▶ _GIVEN EXERCISE_
For the material that follows, list every line containing the word "handed".

▶ _SOURCE RECORDS_
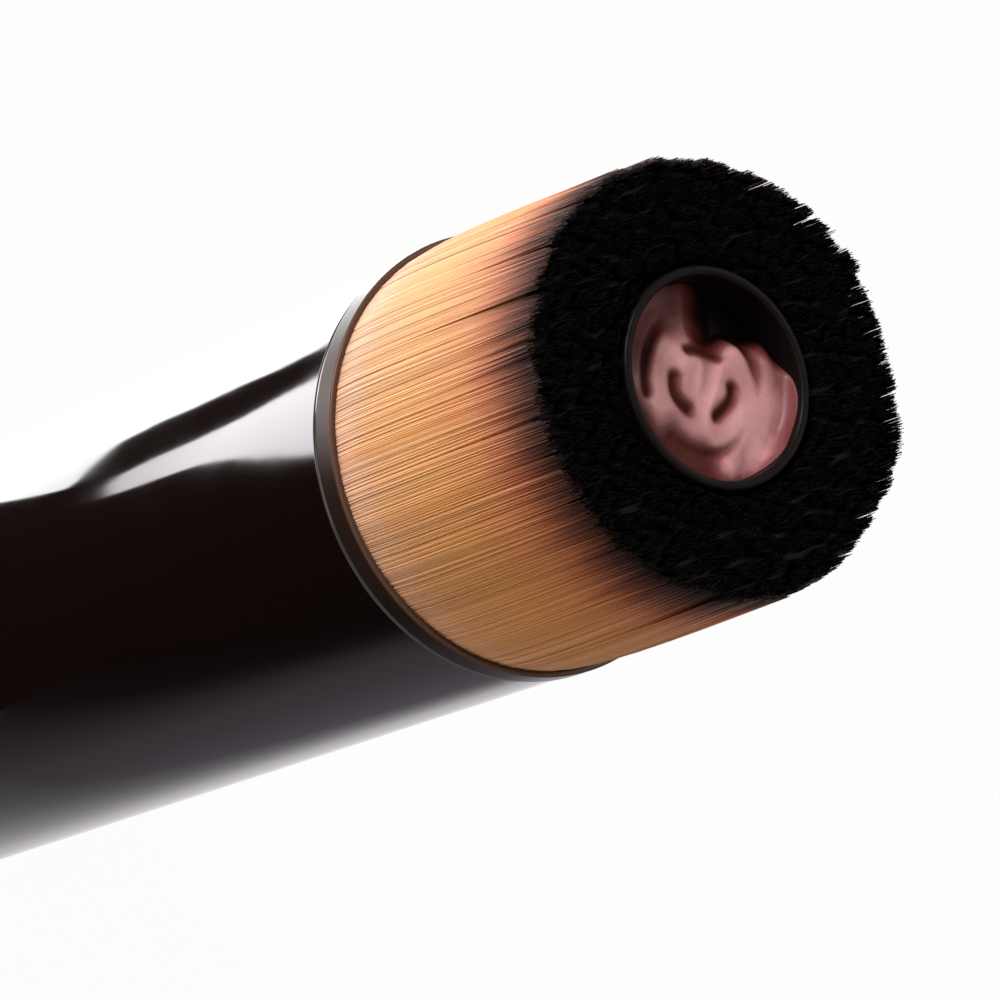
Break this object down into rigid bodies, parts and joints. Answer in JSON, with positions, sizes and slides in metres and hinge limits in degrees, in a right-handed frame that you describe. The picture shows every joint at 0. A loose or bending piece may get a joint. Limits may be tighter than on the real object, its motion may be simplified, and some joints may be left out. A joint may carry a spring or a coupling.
{
  "type": "foundation brush",
  "caption": "Stout self-dispensing foundation brush: straight glossy barrel with a twist base, dense flat-topped bristles round a central product outlet, and a piston cartridge inside.",
  "frame": {"origin": "centre of the underside of the foot pad, on the brush's axis", "axes": "+Z along the brush's axis, from the base to the bristles. +X points through the middle of one of the rod's two flats."},
  "size_m": [0.0342, 0.0342, 0.1314],
  "materials": {
    "barrel": "high gloss, brown-black",
    "pad": "matte",
    "trim": "satin black",
    "bristle": "gold filament with black tips",
    "cup": "smoky, polished rim",
    "outlet": "dusty pink, wet gloss",
    "silicone": "translucent silicone",
    "white_plastic": "natural acetal",
    "black_plastic": "moulded",
    "cartridge": "milky polypropylene",
    "seal": "matte",
    "resin": "cured epoxy",
    "spring_steel": "drawn"
  },
  "bodies": {
    "barrel": {"barrel_shell": "barrel", "trim_ring": "trim", "brush_carrier": "black_plastic", "resin_bed": "resin", "tuft_sector_1": "bristle", "tuft_sector_2": "bristle", "tuft_sector_3": "bristle", "tuft_sector_4": "bristle", "tuft_sector_5": "bristle", "tuft_sector_6": "bristle", "tuft_sector_7": "bristle", "tuft_sector_8": "bristle", "outlet_cup": "cup", "outlet_disc": "outlet", "outlet_valve": "silicone", "feed_tube": "white_plastic", "cartridge": "cartridge", "cartridge_gasket": "seal", "nut_plate": "white_plastic", "ratchet_ring": "white_plastic", "retaining_ring": "spring_steel"},
    "dial": {"base_dial": "barrel", "foot_pad": "pad", "drive_sleeve": "white_plastic", "click_pawl": "black_plastic"},
    "plunger": {"plunger_rod": "white_plastic", "piston": "white_plastic", "piston_seal_lower": "seal", "piston_seal_upper": "seal"}
  },
  "joints": [
    {"name": "base_twist", "type": "hinge", "parent": "barrel", "child": "dial", "pos_m": [0, 0, 0.0144], "axis": [0, 0, 1], "range_deg": [0, 2160], "deforming": ["click_pawl"]},
    {"name": "plunger_advance", "type": "slide", "parent": "dial", "child": "plunger", "axis": [0, 0, 1], "range_m": [0, 0.03]}
  ],
  "couplings": [
    {"joint": "base_twist", "follows": "plunger_advance", "rad_per_m": 1256.6}
  ]
}
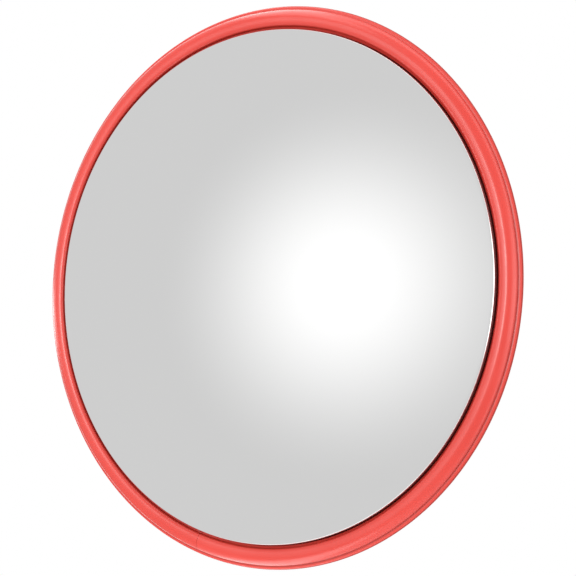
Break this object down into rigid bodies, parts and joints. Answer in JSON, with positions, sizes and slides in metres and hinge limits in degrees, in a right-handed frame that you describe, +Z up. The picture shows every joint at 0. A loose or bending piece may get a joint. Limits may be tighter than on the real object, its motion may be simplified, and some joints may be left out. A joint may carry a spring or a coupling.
{
  "type": "convex road mirror",
  "caption": "Round convex mirror with soft coral edge trim and dished back shell, on a wall bracket that pans and tilts, for seeing round a blind corner.",
  "frame": {"origin": "centre of the wall plate's back face, where it meets the wall", "axes": "+Y into the wall, mirror faces -Y, +Z up, +X to the right of someone who looks into the mirror"},
  "size_m": [0.45, 0.2626, 0.45],
  "materials": {
    "mirror_face": "back-silvered clear acrylic, glossy",
    "coral_trim": "soft PVC, satin gloss",
    "coral_shell": "moulded ABS, satin",
    "black_foam": "closed-cell foam, matte",
    "black_rubber": "matte",
    "white_nylon": "natural nylon",
    "friction_fibre": "vulcanised fibre, matte",
    "galvanised_steel": "hot-dip galvanised",
    "zinc_fasteners": "bright zinc plated",
    "cast_aluminium": "fine cast, satin"
  },
  "bodies": {
    "wall_mount": {"wall_plate": "galvanised_steel", "wall_arm": "galvanised_steel", "arm_gussets": "galvanised_steel", "arm_fork": "galvanised_steel", "pan_bolt": "zinc_fasteners", "pan_nut": "zinc_fasteners", "pan_washers": "zinc_fasteners", "pan_friction_washers": "friction_fibre"},
    "swivel": {"swivel_knuckle": "cast_aluminium", "pan_bush": "white_nylon", "tilt_bush": "white_nylon"},
    "mirror_head": {"mirror_lens": "mirror_face", "edge_trim": "coral_trim", "trim_joiner": "white_nylon", "lens_seal": "black_foam", "back_shell": "coral_shell", "vent_plugs": "black_rubber", "stiffener_plate": "galvanised_steel", "head_bracket": "galvanised_steel", "head_bolts": "zinc_fasteners", "head_washers": "zinc_fasteners", "head_nuts": "zinc_fasteners", "tilt_bolt": "zinc_fasteners", "tilt_nut": "zinc_fasteners", "tilt_washers": "zinc_fasteners", "tilt_friction_washers": "friction_fibre"}
  },
  "joints": [
    {"name": "pan", "type": "hinge", "parent": "wall_mount", "child": "swivel", "pos_m": [0, -0.125, 0], "axis": [0, 0, 1], "range_deg": [-40, 40]},
    {"name": "tilt", "type": "hinge", "parent": "swivel", "child": "mirror_head", "pos_m": [0, -0.165, 0], "axis": [1, 0, 0], "range_deg": [-20, 30]}
  ]
}
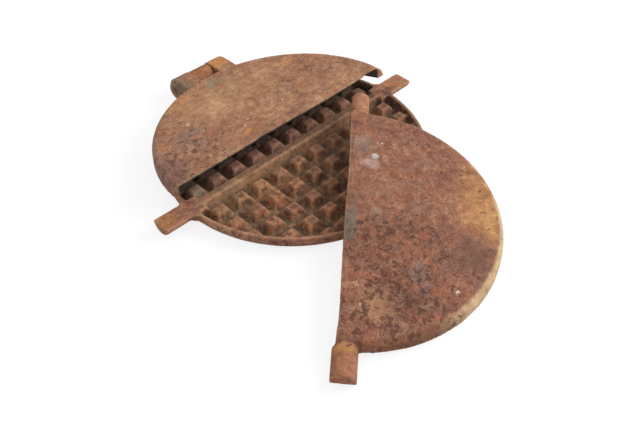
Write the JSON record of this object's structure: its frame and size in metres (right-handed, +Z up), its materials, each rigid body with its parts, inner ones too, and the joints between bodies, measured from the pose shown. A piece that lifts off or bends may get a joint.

▶ _COMPLETED EXERCISE_
Break this object down into rigid bodies, parts and joints. Answer in JSON, with positions, sizes and slides in metres and hinge limits in degrees, in a right-handed frame that you describe. The picture shows every joint at 0. A loose or bending piece may get a joint. Limits may be tighter than on the real object, its motion may be simplified, and some joints may be left out. A joint may carry a spring or a coupling.
Break this object down into rigid bodies, parts and joints. Answer in JSON, with positions, sizes and slides in metres and hinge limits in degrees, in a right-handed frame that you describe, +Z up. The picture shows every joint at 0. A loose or bending piece may get a joint. Limits may be tighter than on the real object, its motion may be simplified, and some joints may be left out. A joint may carry a spring or a coupling.
Write the JSON record of this object's structure: its frame and size in metres (right-handed, +Z up), its materials, each rigid body with its parts, inner ones too, and the joints between bodies, measured from the pose shown. A piece that lifts off or bends may get a joint.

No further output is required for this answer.